Third, newer channels such as CTV, retail media, and cross-device environments do not always fit neatly into old attribution frameworks. Their value may be real, but it is often broader than a click-to-convert narrative.
Fourth, marketers are becoming more sophisticated about correlation. They increasingly understand that “this user saw an ad and later converted” is not the same as “the ad caused the conversion.”
Incrementality is harder — which is why it matters
Incrementality testing is not always easy. It requires thoughtful experimental design, holdout groups, geo- based testing, conversion lift analysis, or other methods that compare exposed and unexposed populations in a credible way.
It also requires organizational patience. Attribution dashboards provide immediate answers, even when those answers are imperfect. Incrementality studies often take longer, require cleaner setup, and sometimes reveal uncomfortable truths about previously celebrated tactics.
But that difficulty is precisely what gives incrementality its value.
If a metric is easy to inflate, it becomes less useful as a decision tool. If a measurement approach forces the organization to ask what truly changed, it becomes more aligned with business reality.
The best marketers are not abandoning attribution. They are putting attribution in its proper place: as one lens, not the final judge.
Programmatic has a special measurement challenge
Programmatic advertising is particularly exposed to this shift because it is optimized so aggressively. Algorithms are designed to find users who are likely to take a desired action. That can be extremely effective. It can also create a tendency to overfocus on users who were already close to converting.
When buyers evaluate campaigns purely through attributed conversions, they may reward systems that are good at finding existing demand rather than generating new demand.
This is not a failure of optimization. It is a mismatch between optimization and evaluation.
If the KPI rewards harvesting, the system will harvest. If the business goal is incremental growth, the measurement framework needs to reflect that.
That may mean combining platform-level reporting with incrementality tests. It may mean distinguishing prospecting from retargeting more carefully. It may mean evaluating supply sources not only by immediate conversion rate, but by their contribution to genuinely new customer activity.
CTV and upper-funnel media are forcing the issue
The rise of CTV is making the measurement conversation more urgent. A streaming ad may influence consideration, search behavior, store visits, or delayed purchase, but it rarely produces the same immediate click signal as lower-funnel digital formats.
If advertisers use only last-touch or short-window attribution, they may undervalue channels that contribute meaningfully to demand creation. Conversely, if they accept broad brand claims without rigorous testing, they may overpay for vague impact.
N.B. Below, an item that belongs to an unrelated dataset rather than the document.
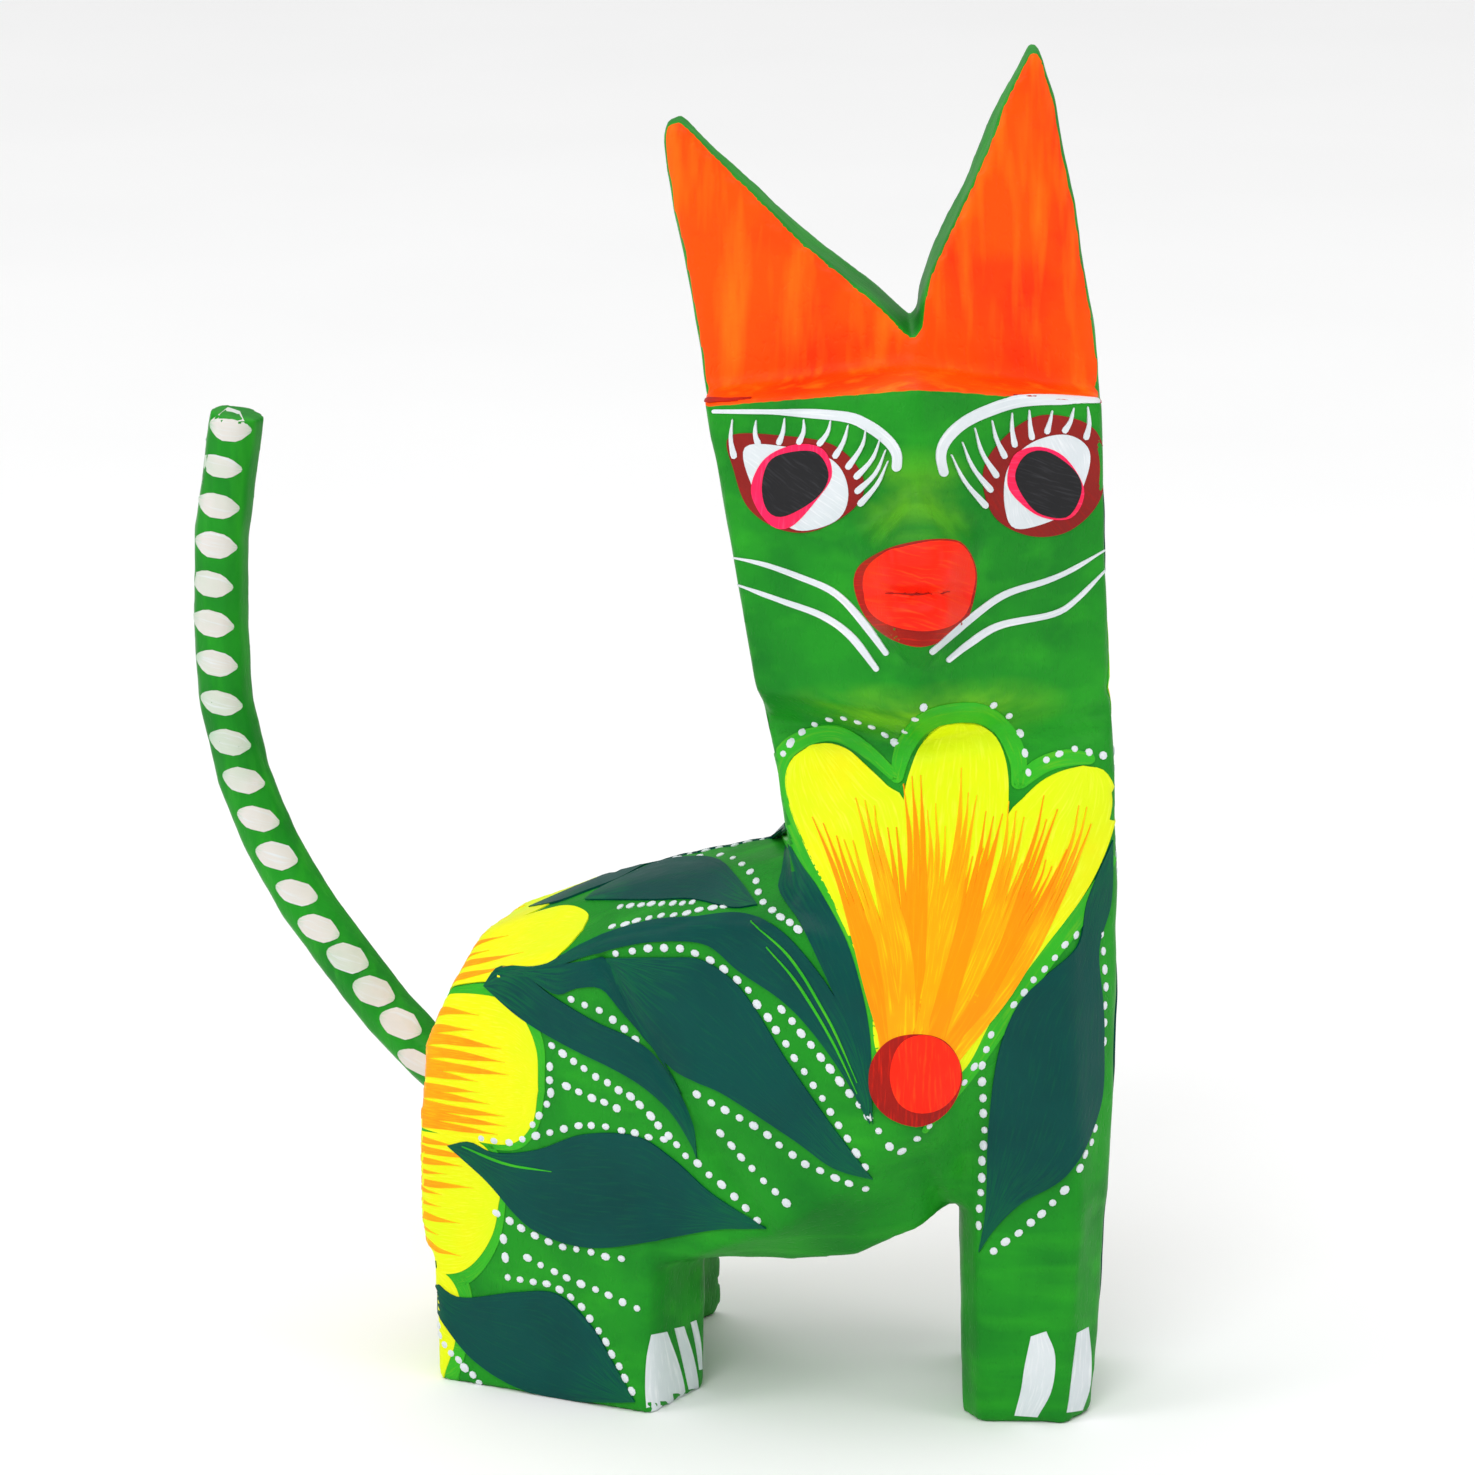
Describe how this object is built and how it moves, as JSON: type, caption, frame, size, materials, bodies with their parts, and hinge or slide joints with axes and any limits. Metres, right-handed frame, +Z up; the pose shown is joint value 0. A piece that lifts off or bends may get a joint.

Incrementality offers a middle path. It provides a way to evaluate whether exposure changed outcomes, even when the route from exposure to conversion is not neatly visible at the individual level.
The same is true in retail media. Closed-loop reporting can be powerful, but it does not automatically answer whether the ad created a new purchase or simply influenced where credit was assigned.
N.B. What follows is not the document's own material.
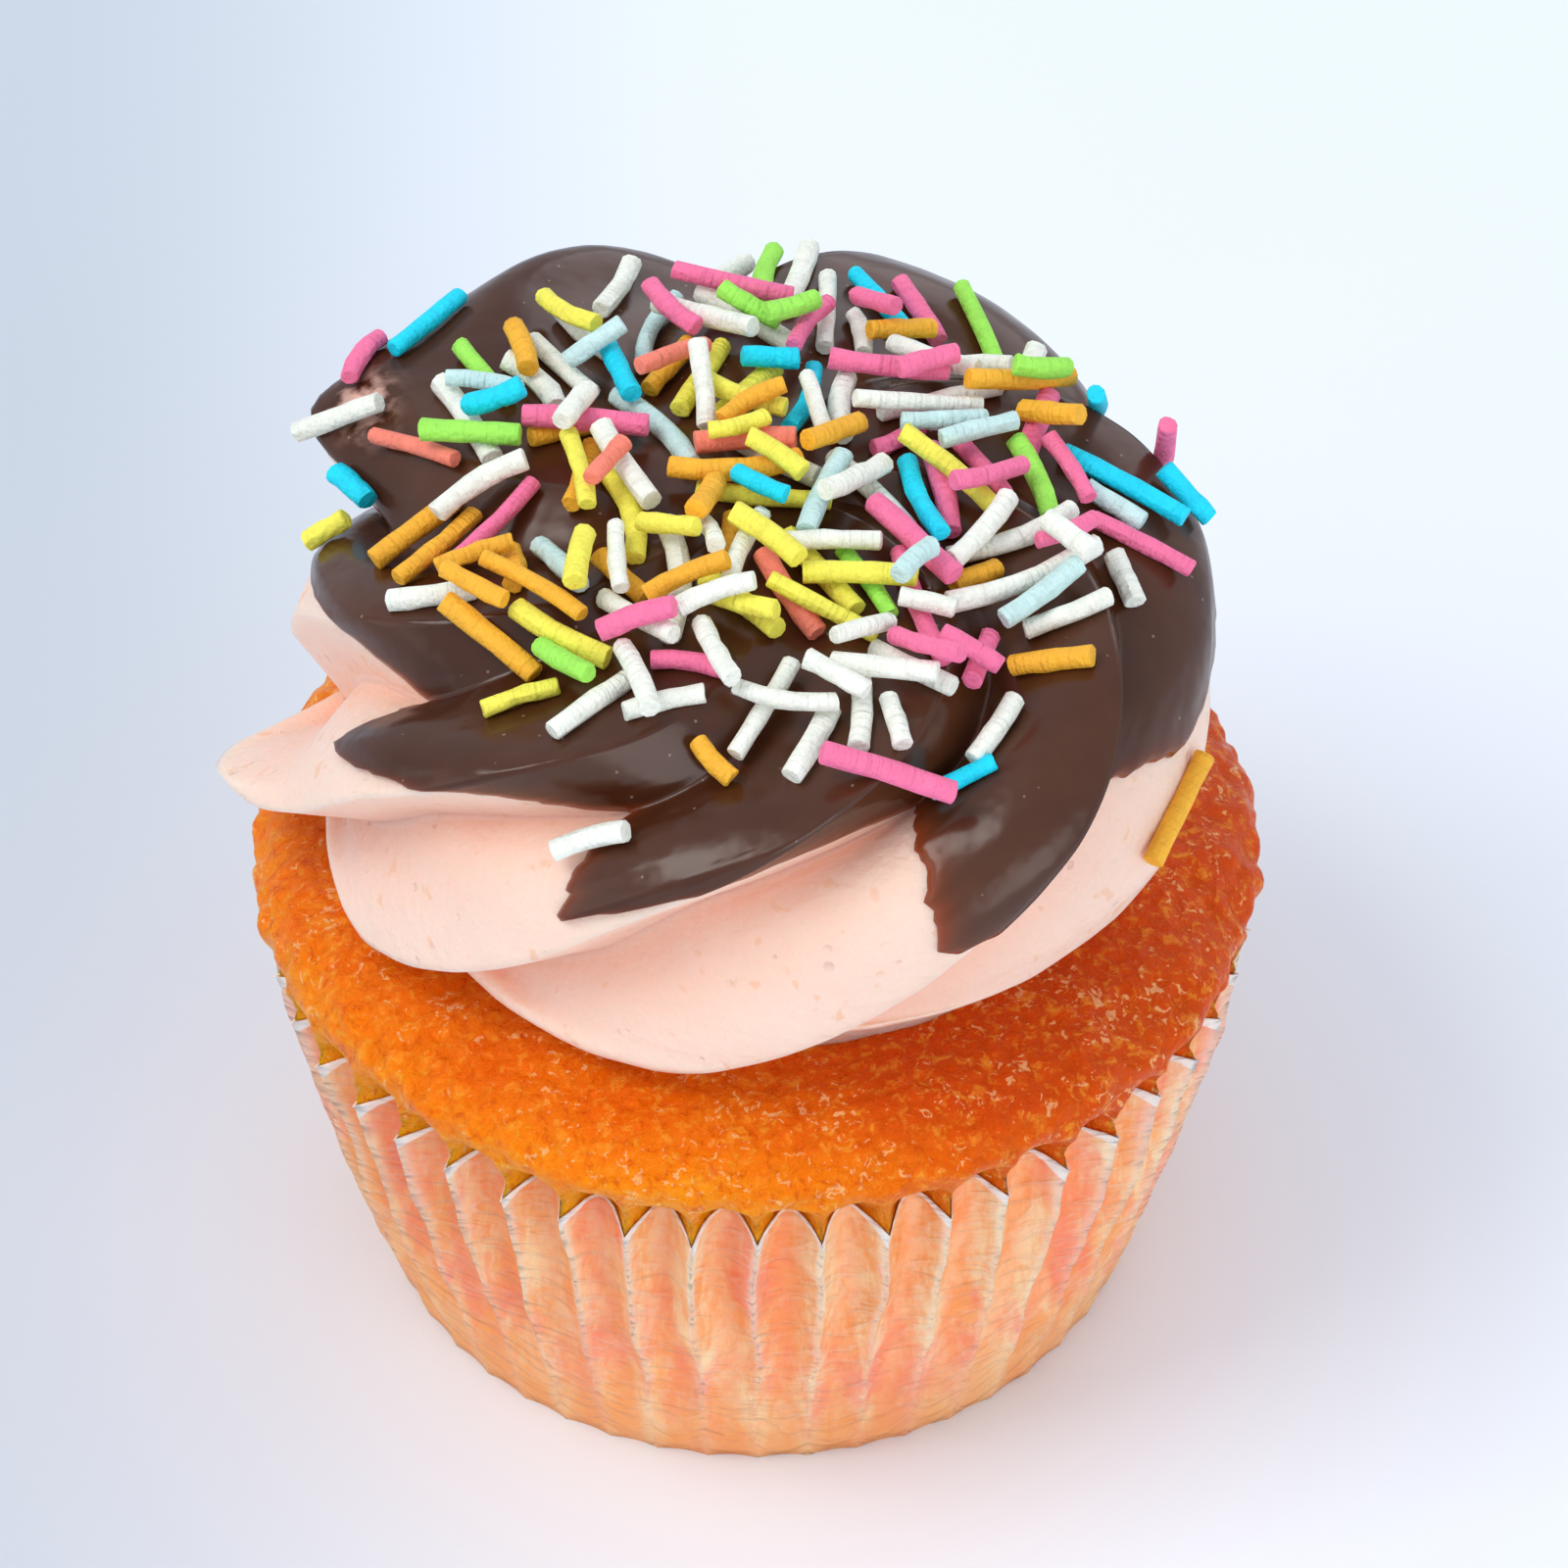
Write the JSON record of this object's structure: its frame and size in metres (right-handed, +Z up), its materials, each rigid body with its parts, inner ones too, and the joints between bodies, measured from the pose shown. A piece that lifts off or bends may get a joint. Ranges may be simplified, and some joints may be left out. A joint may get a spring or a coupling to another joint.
{
  "type": "cupcake",
  "caption": "Frosted cupcake in a pleated paper case, with a twisted buttercream swirl, a chocolate coat over the crown and rod sprinkles; it stands on its flat base.",
  "frame": {"origin": "middle of the flat underside of the paper case", "axes": "+Z up through the crown; -Y is the front, the side on which the low chocolate tongues show"},
  "size_m": [0.0661, 0.0646, 0.0625],
  "materials": {
    "case_paper": "satin",
    "sponge_crumb": "satin",
    "buttercream": "satin",
    "chocolate": "satin"
  },
  "bodies": {
    "root": {"paper_case": "case_paper", "sponge": "sponge_crumb", "buttercream": "buttercream", "chocolate_coat": "chocolate"}
  },
  "joints": []
}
The best measurement stack will be blended No single method is enough.
Attribution remains useful for tactical optimization. Incrementality helps validate causal impact. Marketing mix modeling can help assess channel contribution over longer time horizons. Clean rooms and privacy- preserving collaboration may support more robust analysis in specific environments. Conversion APIs can improve signal quality where appropriate.
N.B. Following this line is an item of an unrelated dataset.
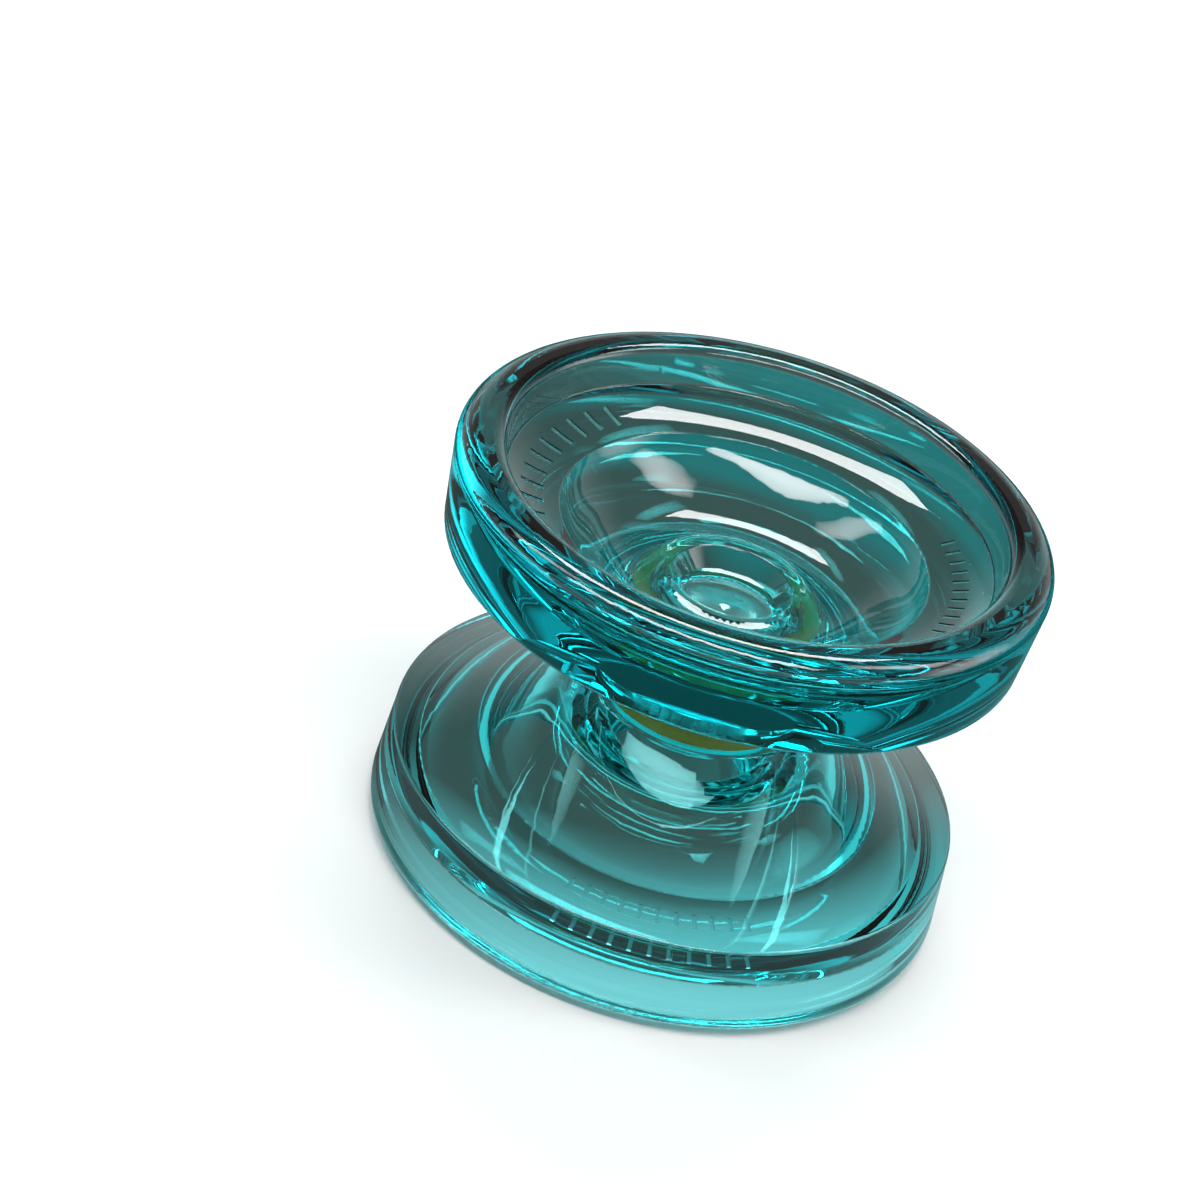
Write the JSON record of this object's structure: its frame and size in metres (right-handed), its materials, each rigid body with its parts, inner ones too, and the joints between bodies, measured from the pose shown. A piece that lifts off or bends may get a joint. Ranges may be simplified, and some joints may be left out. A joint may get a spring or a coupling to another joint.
{
  "type": "yo-yo",
  "caption": "Transparent flared yo-yo: two cupped plastic halves on an axle, ball bearing and soft pads in the string gap.",
  "frame": {"origin": "centre of the string gap, on the axle", "axes": "+Z along the axle, towards the upper half; +X and +Y lie in the middle plane of the string gap"},
  "size_m": [0.056, 0.056, 0.0416],
  "materials": {
    "clear_teal_plastic": "polished transparent teal polycarbonate, frosted in the engraved ticks",
    "insert_metal": "turned, knurled edge",
    "axle_steel": "blackened screw steel",
    "pad_silicone": "matt translucent yellow silicone",
    "bearing_steel": "ground and polished",
    "cage_metal": "stamped",
    "shield_steel": "satin"
  },
  "bodies": {
    "yoyo_body": {"upper_half": "clear_teal_plastic", "lower_half": "clear_teal_plastic", "upper_insert": "insert_metal", "lower_insert": "insert_metal", "axle": "axle_steel", "upper_pad": "pad_silicone", "lower_pad": "pad_silicone", "inner_ring": "bearing_steel"},
    "bearing_outer": {"outer_ring": "bearing_steel", "upper_shield": "shield_steel", "lower_shield": "shield_steel", "upper_snap_ring": "shield_steel", "lower_snap_ring": "shield_steel"},
    "bearing_cage": {"ball_cage": "cage_metal"},
    "bearing_ball_1": {"ball_1": "bearing_steel"},
    "bearing_ball_2": {"ball_2": "bearing_steel"},
    "bearing_ball_3": {"ball_3": "bearing_steel"},
    "bearing_ball_4": {"ball_4": "bearing_steel"},
    "bearing_ball_5": {"ball_5": "bearing_steel"},
    "bearing_ball_6": {"ball_6": "bearing_steel"},
    "bearing_ball_7": {"ball_7": "bearing_steel"},
    "bearing_ball_8": {"ball_8": "bearing_steel"}
  },
  "joints": [
    {"name": "bearing_spin", "type": "hinge", "parent": "yoyo_body", "child": "bearing_outer", "pos_m": [0, 0, 0], "axis": [0, 0, 1], "continuous": true},
    {"name": "cage_spin", "type": "hinge", "parent": "yoyo_body", "child": "bearing_cage", "pos_m": [0, 0, 0], "axis": [0, 0, 1], "continuous": true},
    {"name": "ball_1_spin", "type": "hinge", "parent": "bearing_cage", "child": "bearing_ball_1", "pos_m": [0.00476, 0, 0], "axis": [0, 0, 1], "continuous": true},
    {"name": "ball_2_spin", "type": "hinge", "parent": "bearing_cage", "child": "bearing_ball_2", "pos_m": [0.00337, 0.00337, 0], "axis": [0, 0, 1], "continuous": true},
    {"name": "ball_3_spin", "type": "hinge", "parent": "bearing_cage", "child": "bearing_ball_3", "pos_m": [0, 0.00476, 0], "axis": [0, 0, 1], "continuous": true},
    {"name": "ball_4_spin", "type": "hinge", "parent": "bearing_cage", "child": "bearing_ball_4", "pos_m": [-0.00337, 0.00337, 0], "axis": [0, 0, 1], "continuous": true},
    {"name": "ball_5_spin", "type": "hinge", "parent": "bearing_cage", "child": "bearing_ball_5", "pos_m": [-0.00476, 0, 0], "axis": [0, 0, 1], "continuous": true},
    {"name": "ball_6_spin", "type": "hinge", "parent": "bearing_cage", "child": "bearing_ball_6", "pos_m": [-0.00337, -0.00337, 0], "axis": [0, 0, 1], "continuous": true},
    {"name": "ball_7_spin", "type": "hinge", "parent": "bearing_cage", "child": "bearing_ball_7", "pos_m": [0, -0.00476, 0], "axis": [0, 0, 1], "continuous": true},
    {"name": "ball_8_spin", "type": "hinge", "parent": "bearing_cage", "child": "bearing_ball_8", "pos_m": [0.00337, -0.00337, 0], "axis": [0, 0, 1], "continuous": true}
  ],
  "couplings": [
    {"joint": "cage_spin", "follows": "bearing_spin", "ratio": 0.60499},
    {"joint": "ball_1_spin", "follows": "bearing_spin", "ratio": 2.2763},
    {"joint": "ball_2_spin", "follows": "bearing_spin", "ratio": 2.2763},
    {"joint": "ball_3_spin", "follows": "bearing_spin", "ratio": 2.2763},
    {"joint": "ball_4_spin", "follows": "bearing_spin", "ratio": 2.2763},
    {"joint": "ball_5_spin", "follows": "bearing_spin", "ratio": 2.2763},
    {"joint": "ball_6_spin", "follows": "bearing_spin", "ratio": 2.2763},
    {"joint": "ball_7_spin", "follows": "bearing_spin", "ratio": 2.2763},
    {"joint": "ball_8_spin", "follows": "bearing_spin", "ratio": 2.2763}
  ]
}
The mistake is to treat these methods as rivals. They answer different questions.
A mature measurement strategy might look like this:
- use attribution for daily optimization and operational visibility
- use incrementality to test whether tactics create additional value
- use MMM to understand broader budget allocation and market-level effects
- use privacy-safe data collaboration where it strengthens the analysis
- avoid pretending that any one dashboard is the complete truth
What advertisers should ask their partners As incrementality becomes more central, marketers should ask tougher questions:
- Which results are attributed, and which are experimentally validated?
- Are we optimizing toward incremental growth or simply toward likely converters?
- How does this platform treat retargeting versus prospecting?
- Can the supplier help evaluate media quality beyond immediate conversion rate?
- What does success look like in channels where clicks are not the primary signal?
These questions are not hostile. They are healthy.
The programmatic ecosystem benefits when buyers become better at distinguishing apparent performance from actual contribution.
The future of measurement will be less convenient and more honest
Digital advertising grew up in an era that promised near-perfect traceability. That promise was always partly exaggerated. As privacy expectations rise and media environments diversify, it becomes harder to maintain the fiction that every conversion can be cleanly allocated to one impression, one click, or one channel.
Incrementality does not make measurement simple. It makes measurement more meaningful.
The industry should welcome that shift. A market that optimizes only for attributable outcomes risks becoming extremely efficient at claiming credit. A market that measures incremental impact has a better chance of becoming efficient at creating value.